Sunday, January 16, 2011

Alpheus Smith, Elizabeth Dill, Forrest Gump and SNGF

When I wrote the post Saturday Night Genealogy Fun - Ancestral Name List Roulette, little did I know that I was about to have a Forrest Gump Genealogy Moment.  Some people call it Serendipity...

I've referred to Forrest Gump Genealogy Moments (FGGM) before - see the Forrest Gump Principle of Genealogy Research, which states "Genealogy research is like a box of chocolates - you never know what you're going to find, but you have to look everywhere your 'genealogy gem' might be hiding." This was certainly an FGGM!

My FGGM on Saturday afternoon came about because I:

1)  Chose this topic after four hours of wondering what to write about (I've used it before - when in doubt, pick an oldie but a goodie).

2)  Chose my paternal grandfather rather than my maternal grandfather - that resulted in #34, Alpheus B. Smith (1798-1840) rather than #29, Sarah G. Knapp (1818-ca 1900).  I actually knew more about Sarah.

3)  Rather than solely rely upon the information in my genealogy database, I actually pulled the four-inch thick notebook with the Medfield, Massachusetts families from the bookshelf and checked the Smith section.

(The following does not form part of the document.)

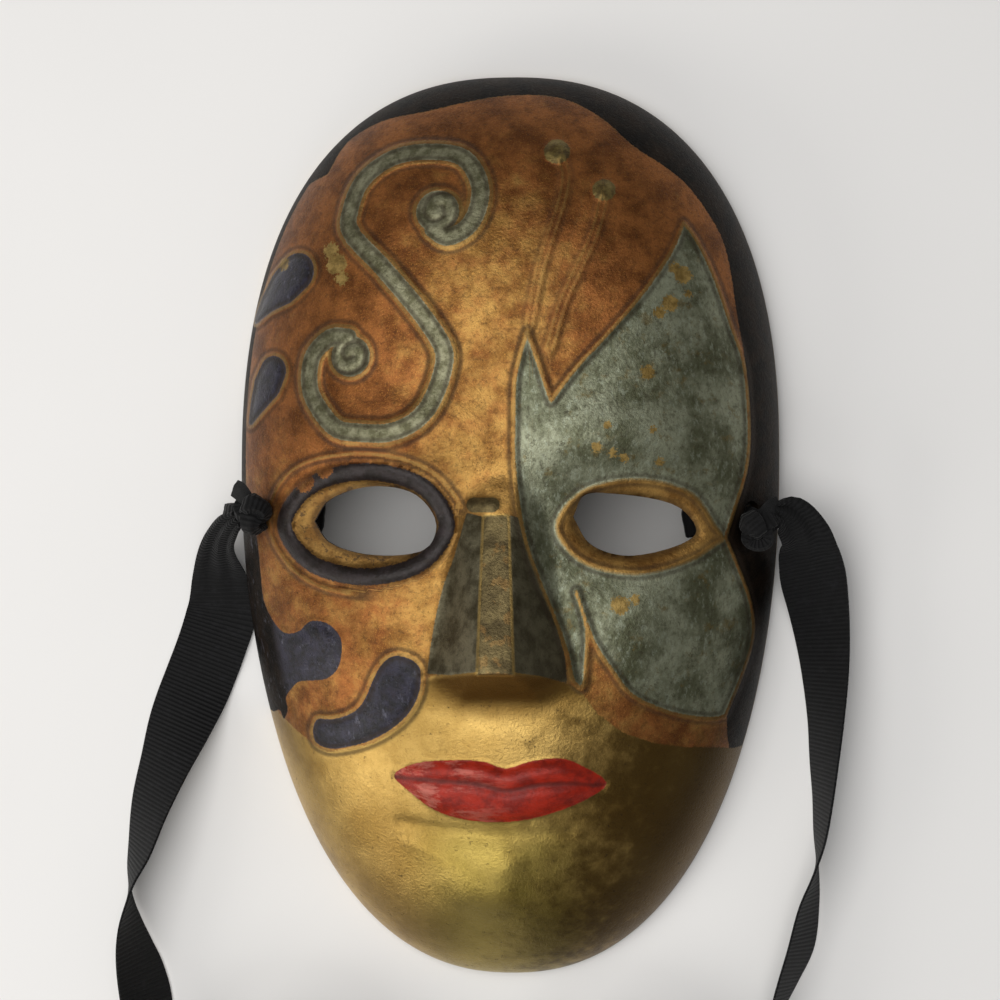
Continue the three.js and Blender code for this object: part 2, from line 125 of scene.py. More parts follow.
def even_steps(line: Array, step: float) -> Array:
    """Respaces a line so that its points are equally far apart in its first three coordinates.

    Args:
        line: the line's points, with anything else after X, Y and Z.
        step: about how far apart the new points are.

    Returns:
        The new points, one row each.
    """
    lengths = np.linalg.norm(np.diff(line[:, :3], axis=0), axis=1)
    run = np.concatenate([[0.0], np.cumsum(lengths)])
    count = max(int(round(run[-1] / step)), 2)
    wanted = np.linspace(0.0, run[-1], count + 1)
    return np.stack([np.interp(wanted, run, line[:, k]) for k in range(line.shape[1])], axis=1)


def line_distance(x: Array, y: Array, line: Array, closed: bool = False) -> Array:
    """Gives each place's distance from a line of points.

    Args:
        x: each place's X.
        y: each place's Y.
        line: the line's points.
        closed: whether the line runs round to its first point.

    Returns:
        Each place's distance.
    """
    nearest = np.full(x.shape, 1e9)
    count = len(line)
    for i in range(count if closed else count - 1):
        (ax, ay), (bx, by) = line[i][:2], line[(i + 1) % count][:2]
        dx, dy = bx - ax, by - ay
        share = np.clip(((x - ax) * dx + (y - ay) * dy) / max(dx * dx + dy * dy, 1e-12), 0, 1)
        nearest = np.minimum(nearest, np.hypot(x - ax - share * dx, y - ay - share * dy))
    return nearest


def inside_distance(x: Array, y: Array, outline: Array) -> Array:
    """Gives each place's distance from a closed outline, positive inside it.

    Args:
        x: each place's X.
        y: each place's Y.
        outline: the outline's points.

    Returns:
        Each place's distance.
    """
    within = np.zeros(x.shape, bool)
    count = len(outline)
    for i in range(count):
        (ax, ay), (bx, by) = outline[i][:2], outline[(i + 1) % count][:2]
        if ay != by:
            crossed = (ay > y) != (by > y)
            within ^= crossed & (x < (bx - ax) * (y - ay) / (by - ay) + ax)
    distance = line_distance(x, y, outline, closed=True)
    return np.where(within, distance, -distance)


def spots_distance(x: Array, y: Array, spots: Spots) -> Array:
    """Gives the distance inside the nearest of some round spots, each a centre and a radius.

    Args:
        x: each place's X.
        y: each place's Y.
        spots: each spot's centre and radius.

    Returns:
        Each place's distance.
    """
    deepest = np.full(x.shape, -1e9)
    for (cx, cy), radius in spots:
        deepest = np.maximum(deepest, radius - np.hypot(x - cx, y - cy))
    return deepest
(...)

Whoa - lookee here - I didn't add the probate records for Alpheus B. Smith to my database when I found the probate record list and copied some of them back in whenever (I'm thinking like 2001 or 2002) - I don't have a record of when I searched them, only copies of the records themselves.  True confession:  I'm bad Randy the Researcher - the research log entries ended in 1994.  There's also a grantee land record list with information about the transaction when he bought the farm in Medfield.

The FGGM came about when I realized that one of the probate papers in the probate packet named a person who is probably one of Elizabeth Horton (Dill) Smith's (that's Alpheus Smith's wife, and mother of my great-great-grandmother, Lucretia (Smith) Seaver) brothers.  Shazzaamm! 

Funny how FGGMs happen, isn't it?  Thank you, SNGF! 

I will transcribe some of the records involved and present them in some of the meme posts this week.

1 comment:

Carol Yates Wilkerson said...

I think that puts us all on notice to recheck, recheck, recheck our papers! Congrats!